Ces arrêts portent également deux enseignements plus généraux en matière de déséquilibre significatif.
Le premier est qu'il n'est pas même indispensable qu'une clause instaurant un déséquilibre significatif ait été effectivement imposée. C'est un point qui est susceptible d'aider les entreprises, hors de tout contentieux, lors des négociations commerciales. La Cour considère en effet dans les deux arrêts que le seul fait d'inscrire une clause qui instaure un déséquilibre manifeste dans un document tel qu'un accord commercial constitue une tentative de soumettre un partenaire à un tel déséquilibre, qui est un cas d'ouverture de responsabilité au même titre que la soumission effective à un tel déséquilibre.
Le second enseignement porte sur la méthode d'appréciation du déséquilibre : faut-il apprécier chaque clause séparément, ou tenir compte de l'économie globale du contrat, une clause pouvant venir rétablir l'équilibre perdu ? Dans ces deux arrêts, la Cour reconnaît la possibilité théorique d'un rééquilibrage des relations mais considère, en pratique, qu'un tel rééquilibrage n'est pas démontré.

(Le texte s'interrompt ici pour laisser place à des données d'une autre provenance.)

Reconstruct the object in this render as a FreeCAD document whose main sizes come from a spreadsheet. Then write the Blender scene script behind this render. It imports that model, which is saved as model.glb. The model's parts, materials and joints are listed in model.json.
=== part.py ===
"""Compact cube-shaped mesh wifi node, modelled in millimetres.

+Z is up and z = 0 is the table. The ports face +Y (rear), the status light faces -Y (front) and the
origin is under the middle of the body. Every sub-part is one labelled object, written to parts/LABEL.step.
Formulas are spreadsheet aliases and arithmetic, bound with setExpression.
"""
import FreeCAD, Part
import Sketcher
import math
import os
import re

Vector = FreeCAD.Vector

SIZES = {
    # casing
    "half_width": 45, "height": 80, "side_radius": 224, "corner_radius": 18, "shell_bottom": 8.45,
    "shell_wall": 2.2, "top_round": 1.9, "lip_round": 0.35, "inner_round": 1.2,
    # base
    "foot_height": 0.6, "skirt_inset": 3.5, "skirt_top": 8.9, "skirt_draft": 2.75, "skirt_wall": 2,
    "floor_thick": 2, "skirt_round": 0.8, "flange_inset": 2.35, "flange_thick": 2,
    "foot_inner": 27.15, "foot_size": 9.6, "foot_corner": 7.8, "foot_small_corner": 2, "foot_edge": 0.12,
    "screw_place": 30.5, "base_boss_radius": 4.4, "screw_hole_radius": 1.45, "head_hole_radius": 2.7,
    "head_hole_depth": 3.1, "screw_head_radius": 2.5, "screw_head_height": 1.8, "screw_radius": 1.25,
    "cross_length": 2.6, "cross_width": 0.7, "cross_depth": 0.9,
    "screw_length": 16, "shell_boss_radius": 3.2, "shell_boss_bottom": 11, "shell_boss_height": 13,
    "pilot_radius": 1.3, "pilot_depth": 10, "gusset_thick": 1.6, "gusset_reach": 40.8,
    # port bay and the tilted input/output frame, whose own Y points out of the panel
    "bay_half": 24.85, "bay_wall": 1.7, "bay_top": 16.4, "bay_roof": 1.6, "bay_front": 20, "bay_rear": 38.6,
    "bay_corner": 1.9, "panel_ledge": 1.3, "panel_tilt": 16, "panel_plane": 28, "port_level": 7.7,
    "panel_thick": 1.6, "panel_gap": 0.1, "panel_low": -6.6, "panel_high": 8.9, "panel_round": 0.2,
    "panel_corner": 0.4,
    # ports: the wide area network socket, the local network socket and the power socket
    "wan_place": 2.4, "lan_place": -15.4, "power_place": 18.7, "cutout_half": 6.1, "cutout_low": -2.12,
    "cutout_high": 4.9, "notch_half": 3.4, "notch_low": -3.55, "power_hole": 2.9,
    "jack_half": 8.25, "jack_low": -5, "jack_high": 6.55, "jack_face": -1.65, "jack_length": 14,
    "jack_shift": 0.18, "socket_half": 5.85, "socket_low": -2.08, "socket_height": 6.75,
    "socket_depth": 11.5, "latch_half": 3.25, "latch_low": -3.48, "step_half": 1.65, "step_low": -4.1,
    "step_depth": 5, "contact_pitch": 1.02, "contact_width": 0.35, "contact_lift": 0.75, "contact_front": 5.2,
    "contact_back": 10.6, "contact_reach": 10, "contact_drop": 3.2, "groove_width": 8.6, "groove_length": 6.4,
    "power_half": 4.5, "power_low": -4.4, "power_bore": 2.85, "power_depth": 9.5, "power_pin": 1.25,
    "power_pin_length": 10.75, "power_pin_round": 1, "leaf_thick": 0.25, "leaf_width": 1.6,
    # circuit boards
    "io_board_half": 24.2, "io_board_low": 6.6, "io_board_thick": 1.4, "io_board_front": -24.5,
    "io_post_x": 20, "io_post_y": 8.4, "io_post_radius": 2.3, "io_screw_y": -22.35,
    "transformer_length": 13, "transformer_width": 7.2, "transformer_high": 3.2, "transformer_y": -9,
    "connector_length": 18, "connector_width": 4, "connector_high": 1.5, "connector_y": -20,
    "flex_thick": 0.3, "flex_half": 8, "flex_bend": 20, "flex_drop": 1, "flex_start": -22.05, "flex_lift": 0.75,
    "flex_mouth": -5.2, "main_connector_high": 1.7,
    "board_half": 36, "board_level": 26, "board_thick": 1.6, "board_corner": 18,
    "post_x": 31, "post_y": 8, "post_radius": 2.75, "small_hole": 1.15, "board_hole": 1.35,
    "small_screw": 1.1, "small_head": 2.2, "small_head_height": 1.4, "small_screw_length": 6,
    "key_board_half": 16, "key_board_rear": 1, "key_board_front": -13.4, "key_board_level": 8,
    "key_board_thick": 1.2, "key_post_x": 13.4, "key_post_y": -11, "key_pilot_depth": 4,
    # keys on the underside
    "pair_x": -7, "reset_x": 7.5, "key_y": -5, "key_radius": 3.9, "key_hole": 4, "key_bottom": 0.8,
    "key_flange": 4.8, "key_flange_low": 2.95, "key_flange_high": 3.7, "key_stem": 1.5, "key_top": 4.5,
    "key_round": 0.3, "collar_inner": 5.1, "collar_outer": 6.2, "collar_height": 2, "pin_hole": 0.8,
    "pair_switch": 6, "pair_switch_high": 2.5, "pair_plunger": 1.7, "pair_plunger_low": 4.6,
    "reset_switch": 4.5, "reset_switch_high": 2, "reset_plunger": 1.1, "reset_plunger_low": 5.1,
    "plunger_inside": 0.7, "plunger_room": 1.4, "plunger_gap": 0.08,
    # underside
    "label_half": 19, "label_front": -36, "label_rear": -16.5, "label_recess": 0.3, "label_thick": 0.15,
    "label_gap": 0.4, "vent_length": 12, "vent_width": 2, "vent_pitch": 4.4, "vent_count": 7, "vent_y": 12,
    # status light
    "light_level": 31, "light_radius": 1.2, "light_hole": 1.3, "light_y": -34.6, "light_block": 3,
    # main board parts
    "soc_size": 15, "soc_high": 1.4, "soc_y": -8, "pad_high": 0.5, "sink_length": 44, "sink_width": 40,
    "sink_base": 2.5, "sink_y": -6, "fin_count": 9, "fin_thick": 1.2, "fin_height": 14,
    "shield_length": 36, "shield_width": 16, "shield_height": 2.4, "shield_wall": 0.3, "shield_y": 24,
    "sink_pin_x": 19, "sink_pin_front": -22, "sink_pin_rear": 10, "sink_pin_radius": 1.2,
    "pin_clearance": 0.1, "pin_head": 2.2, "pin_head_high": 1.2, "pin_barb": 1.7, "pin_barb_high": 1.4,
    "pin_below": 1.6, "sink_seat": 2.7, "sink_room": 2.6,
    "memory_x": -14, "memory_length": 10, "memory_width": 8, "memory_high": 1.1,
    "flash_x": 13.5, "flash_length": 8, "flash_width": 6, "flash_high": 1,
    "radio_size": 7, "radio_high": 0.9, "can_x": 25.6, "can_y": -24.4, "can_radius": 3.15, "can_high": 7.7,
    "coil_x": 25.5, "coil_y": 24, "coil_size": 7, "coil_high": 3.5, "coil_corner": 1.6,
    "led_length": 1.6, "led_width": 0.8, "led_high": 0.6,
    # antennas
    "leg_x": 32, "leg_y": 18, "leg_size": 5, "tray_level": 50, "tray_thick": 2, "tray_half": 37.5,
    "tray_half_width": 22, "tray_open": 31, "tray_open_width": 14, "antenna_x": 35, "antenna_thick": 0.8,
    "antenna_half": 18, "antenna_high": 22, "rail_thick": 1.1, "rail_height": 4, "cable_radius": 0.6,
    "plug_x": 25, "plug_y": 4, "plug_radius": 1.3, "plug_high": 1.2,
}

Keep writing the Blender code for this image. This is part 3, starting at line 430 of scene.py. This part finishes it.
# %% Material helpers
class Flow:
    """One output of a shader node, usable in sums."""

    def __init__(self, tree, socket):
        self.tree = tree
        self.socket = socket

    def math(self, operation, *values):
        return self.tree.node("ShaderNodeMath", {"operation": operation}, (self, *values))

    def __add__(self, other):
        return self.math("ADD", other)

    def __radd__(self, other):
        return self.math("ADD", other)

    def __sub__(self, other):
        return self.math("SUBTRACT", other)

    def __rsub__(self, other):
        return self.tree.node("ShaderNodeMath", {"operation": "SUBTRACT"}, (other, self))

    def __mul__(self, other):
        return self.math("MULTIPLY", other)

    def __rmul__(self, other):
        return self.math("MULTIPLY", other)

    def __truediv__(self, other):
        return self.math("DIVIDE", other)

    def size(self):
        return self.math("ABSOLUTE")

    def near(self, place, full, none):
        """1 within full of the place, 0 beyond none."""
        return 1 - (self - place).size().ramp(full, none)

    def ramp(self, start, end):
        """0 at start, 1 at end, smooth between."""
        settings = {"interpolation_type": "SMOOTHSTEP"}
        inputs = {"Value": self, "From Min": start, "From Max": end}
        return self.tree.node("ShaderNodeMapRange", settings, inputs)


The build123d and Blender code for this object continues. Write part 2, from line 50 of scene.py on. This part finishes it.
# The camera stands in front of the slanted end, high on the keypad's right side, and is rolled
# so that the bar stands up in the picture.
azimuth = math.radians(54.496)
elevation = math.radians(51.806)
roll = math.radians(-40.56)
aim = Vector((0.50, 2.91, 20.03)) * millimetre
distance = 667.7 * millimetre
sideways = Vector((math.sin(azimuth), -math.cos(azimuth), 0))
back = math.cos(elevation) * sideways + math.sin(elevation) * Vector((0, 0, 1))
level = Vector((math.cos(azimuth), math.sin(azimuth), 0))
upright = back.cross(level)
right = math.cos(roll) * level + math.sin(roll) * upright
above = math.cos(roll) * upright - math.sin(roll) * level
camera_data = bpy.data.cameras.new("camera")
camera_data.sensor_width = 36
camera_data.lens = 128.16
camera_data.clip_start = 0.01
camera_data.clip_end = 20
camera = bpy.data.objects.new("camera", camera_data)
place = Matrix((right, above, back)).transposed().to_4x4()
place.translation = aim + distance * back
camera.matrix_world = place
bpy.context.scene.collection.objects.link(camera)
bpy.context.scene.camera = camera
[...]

Enfin, justice ne serait pas pleinement rendue à l'inventivité de la grande distribution si la décision du 18 septembre 2013 n'était pas mentionnée. Le Galec avait été condamné à rembourser des sommes indûment perçues aux fournisseurs. Il devait les verser au Trésor Public, qui se chargeait de les restituer aux fournisseurs qui les réclameraient. Le Galec n'avait alors pas hésité à faire pression sur les fournisseurs pour obtenir d'eux qu'ils renoncent à ces sommes, allant jusqu'à leur fournir une lettre pré-rédigée par laquelle ils abandonnaient leurs droits. Condamné en première instance à payer une amende civile de 1.000.000 € pour avoir soumis ses partenaires à un déséquilibre significatif, le Galec a vu sa condamnation doublée en appel et portée, donc, à 2.000.000 €.